• 08
  • SEP
  • 2010
Brazil's IT market becomes global centre

Capgemini's purchase of Brazil's largest IT services company, CPM Braxis, highlights the increased prominence of the country in international trade and signals Latin America's rising global importance.

 

The move follows Apax’s purchase of São Paulo-headquartered Tivit, Latin America's largest provider of IT and BPO services. The London-based private equity firm bought the Brazilian firm in a deal worth in excess of US$1 billion. Tivit provides outsourcing services to 300 of the country's top 500 companies. 

 

Indeed, these activities confirm the accurate predictions of a PIU blog in December 2009, which forecast that "the next decade is likely to see a rush of companies looking to do business in the country." If anything, this flood of interest has come rather earlier than expected.

 

The Latin American markets boast a huge nearshoring potential, with US firms looking to procure easily accessible remote services within the same time zone.
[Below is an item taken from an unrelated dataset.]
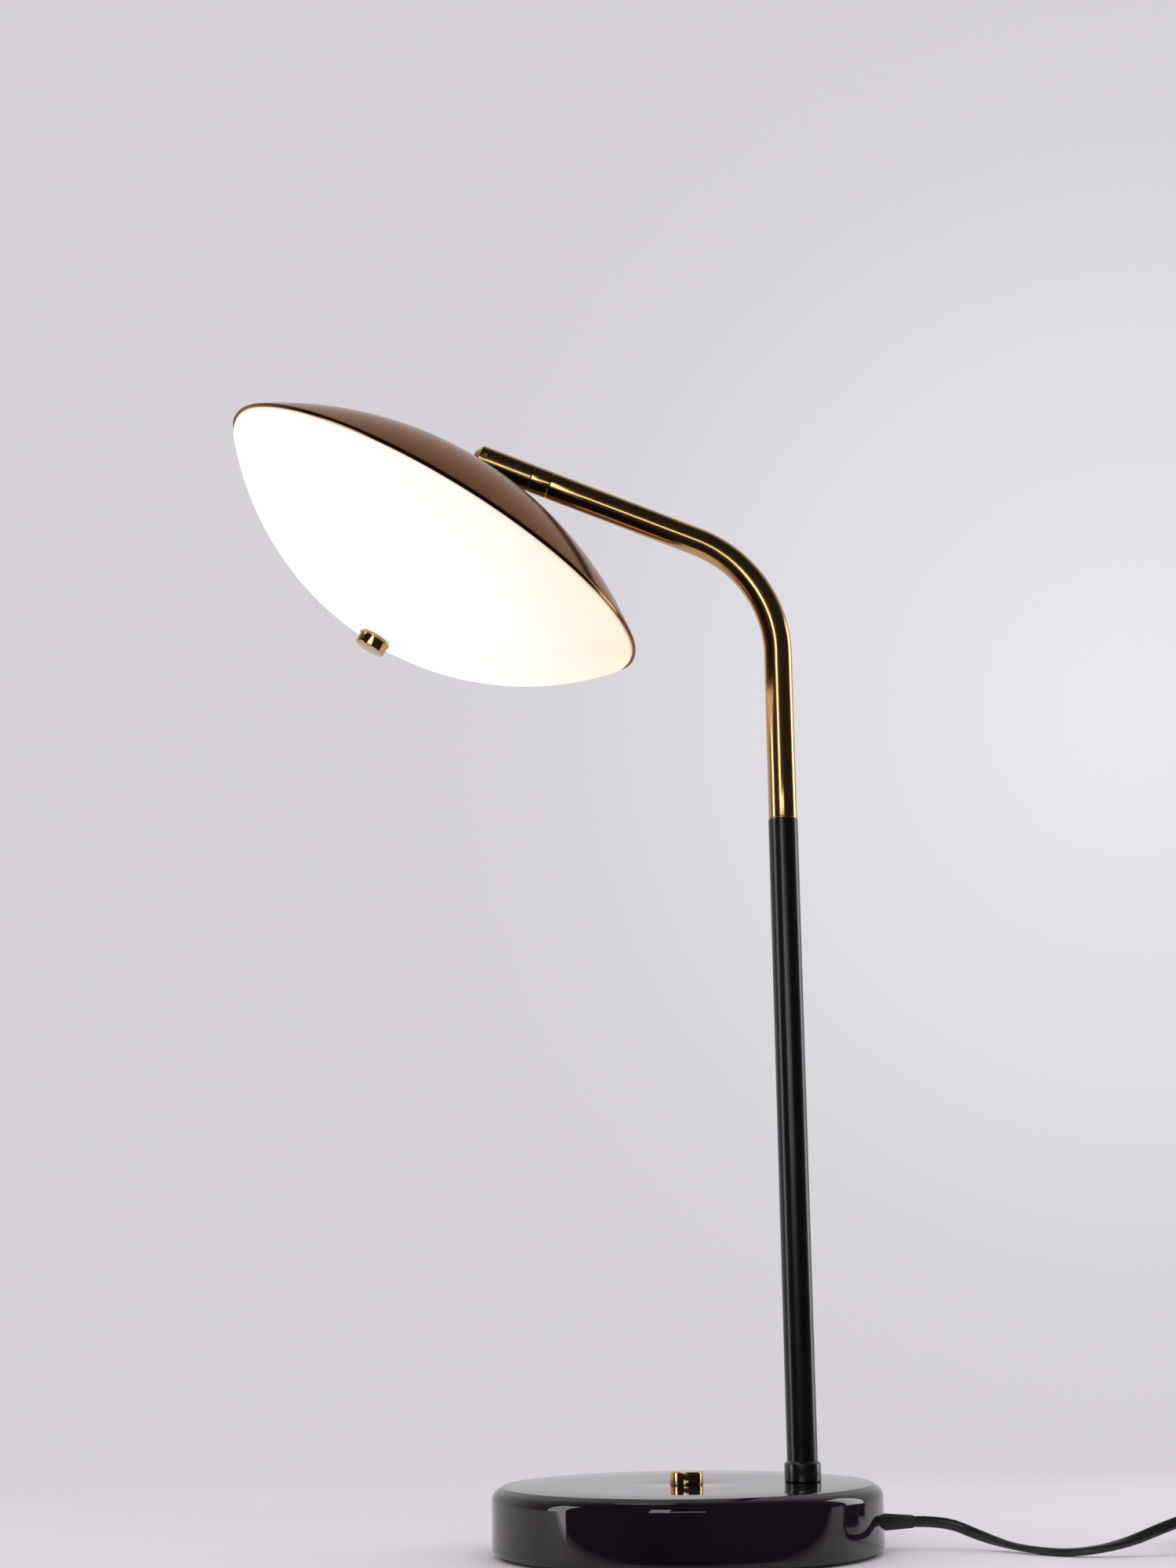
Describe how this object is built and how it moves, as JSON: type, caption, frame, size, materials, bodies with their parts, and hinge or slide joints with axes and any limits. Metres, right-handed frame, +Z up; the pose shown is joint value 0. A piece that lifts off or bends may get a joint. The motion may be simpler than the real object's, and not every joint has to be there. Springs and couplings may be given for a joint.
{
  "type": "desk lamp",
  "caption": "Desk lamp with a round weighted base, a side post, a bent brass arm that turns, and a shallow dome shade closed by lit opal glass that swivels and tilts.",
  "frame": {"origin": "centre of the round base, on the surface that it stands on", "axes": "+Z up, the post stands towards +X and the cord leaves there, the arm leads back towards -X, +Y is away from the viewer of the picture"},
  "size_m": [0.5438, 0.23, 0.5442],
  "materials": {
    "base_lacquer": "high-gloss plum-black lacquer",
    "post_lacquer": "satin black lacquer",
    "collar_lacquer": "semi-gloss black lacquer",
    "satin_brass": "satin brass, drawn tube",
    "polished_brass": "polished turned brass",
    "shade_lacquer": "glossy bronze lacquer on spun metal",
    "opal_glass": "lit opal white glass, satin",
    "bare_steel": "zinc-plated steel",
    "turned_brass": "plain turned brass",
    "weight_iron": "raw sand-cast iron",
    "bearing_plastic": "black acetal",
    "soft_rubber": "soft black rubber",
    "board_metal": "plain aluminium",
    "board_mask": "white solder mask",
    "chip_yellow": "phosphor cover of a light chip",
    "case_plastic": "white moulded case",
    "cord_sheath": "black smooth sheath",
    "lead_sheath": "grey lead sheath",
    "pin_metal": "nickel-plated pins"
  },
  "bodies": {
    "base": {"base_shell": "base_lacquer", "base_weight": "weight_iron", "bottom_cover": "bare_steel", "foot_ring": "soft_rubber", "cover_screws": "bare_steel", "switch_module": "case_plastic", "button_spring": "bare_steel", "driver_case": "case_plastic", "terminal_block": "case_plastic", "post_collar": "collar_lacquer", "post_tube": "post_lacquer", "post_bush": "turned_brass", "stem_nipple": "bare_steel", "nipple_washer": "bare_steel", "nipple_nut": "bare_steel", "seam_washer": "satin_brass", "turning_sleeve": "turned_brass", "strain_relief": "soft_rubber", "cord": "cord_sheath", "cord_coil": "cord_sheath", "plug_body": "cord_sheath", "plug_pins": "pin_metal", "mains_lead": "cord_sheath", "post_lead": "lead_sheath"},
    "button": {"dimmer_button": "polished_brass"},
    "arm": {"arm_tube": "satin_brass", "arm_bush": "turned_brass", "swivel_ring": "satin_brass", "arm_lead": "lead_sheath"},
    "swivel": {"swivel_stud": "bare_steel", "spring_washer": "bare_steel", "stud_nut": "bare_steel", "thrust_washer": "bearing_plastic", "knuckle": "satin_brass", "pivot_pin": "bare_steel", "pivot_washers": "bearing_plastic"},
    "head": {"shade_stem": "turned_brass", "head_lead": "lead_sheath", "shade_shell": "shade_lacquer", "gallery_ring": "bare_steel", "glass_gasket": "soft_rubber", "opal_diffuser": "opal_glass", "light_carrier": "board_metal", "light_board": "board_mask", "light_chips": "chip_yellow", "shell_washer": "bare_steel", "stem_nuts": "bare_steel", "finial_rod": "bare_steel", "finial_gasket": "soft_rubber", "finial": "polished_brass"}
  },
  "joints": [
    {"name": "button_press", "type": "slide", "parent": "base", "child": "button", "axis": [0, 0, -1], "range_m": [0, 0.002], "stiffness_N_per_m": 800, "springref_m": -0.002, "deforming": ["button_spring"]},
    {"name": "arm_turn", "type": "hinge", "parent": "base", "child": "arm", "pos_m": [0.054, 0, 0.343], "axis": [0, 0, 1], "range_deg": [-170, 170]},
    {"name": "head_swivel", "type": "hinge", "parent": "arm", "child": "swivel", "pos_m": [0.01486, 0, 0.4846], "axis": [-0.9291, 0, 0.3697], "range_deg": [-160, 160]},
    {"name": "head_tilt", "type": "hinge", "parent": "swivel", "child": "head", "pos_m": [-0.09097, 0, 0.52671], "axis": [0, 1, 0], "range_deg": [-15, 40]}
  ]
}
Mexico, for instance, is a frequent calling point for call centres servicing US-based clients. Brazil's technology market is advanced. Its IT industry is worth US$11 billion, whereas India's is valued at US$13 billion. Despite this relative maturity, its labour rates offer savings of up to 30-50%.

 

However, compared to other emerging economies, regional growth has been rather slow. McKinsey finds that with global sales worth US$2.3 billion, the Spanish-speaking Americas constitute only 6% of international outsourcing deals. The continent's potential has always promised much, but it has never leveraged its advantages on a significant level.

 

Part of the increased activity may stem from rising concerns over more established outsourcing markets in Asia. China is only beginning to manage burgeoning issues in its huge workforce, and India's rising costs are undermining its competitiveness. Indeed,  IT outsourcing giant Wipro is considering entering the South American market as part of its 'string of pearl' strategy, in which it plans to make a number of acquisitions in a broad spread of markets.

 

A PIU Country Risk report showed that foreign direct investment in Brazil remained low through the early 2000s, but is now seeing rapid expansions. FDI stood at US$19 billion, rising to US$35 billion in 2007 and to over US$40 billion in 2008. These investments may be delivering dividends, not simply in terms of equity yields, but in terms of procurement savings for other organisations.

 

More heated international competition for IT service solutions provides client with a greater opportunity to consider different providers to meet their needs. The increased CSR risk represented by a discontented Chinese workforce may prove too hot to handle for many clients. Open, democratic Brazil, as well as many of its Latin American neighbours, may provide a cheaper, more reliable and closer outsourcing partner than its competitors in the Far East.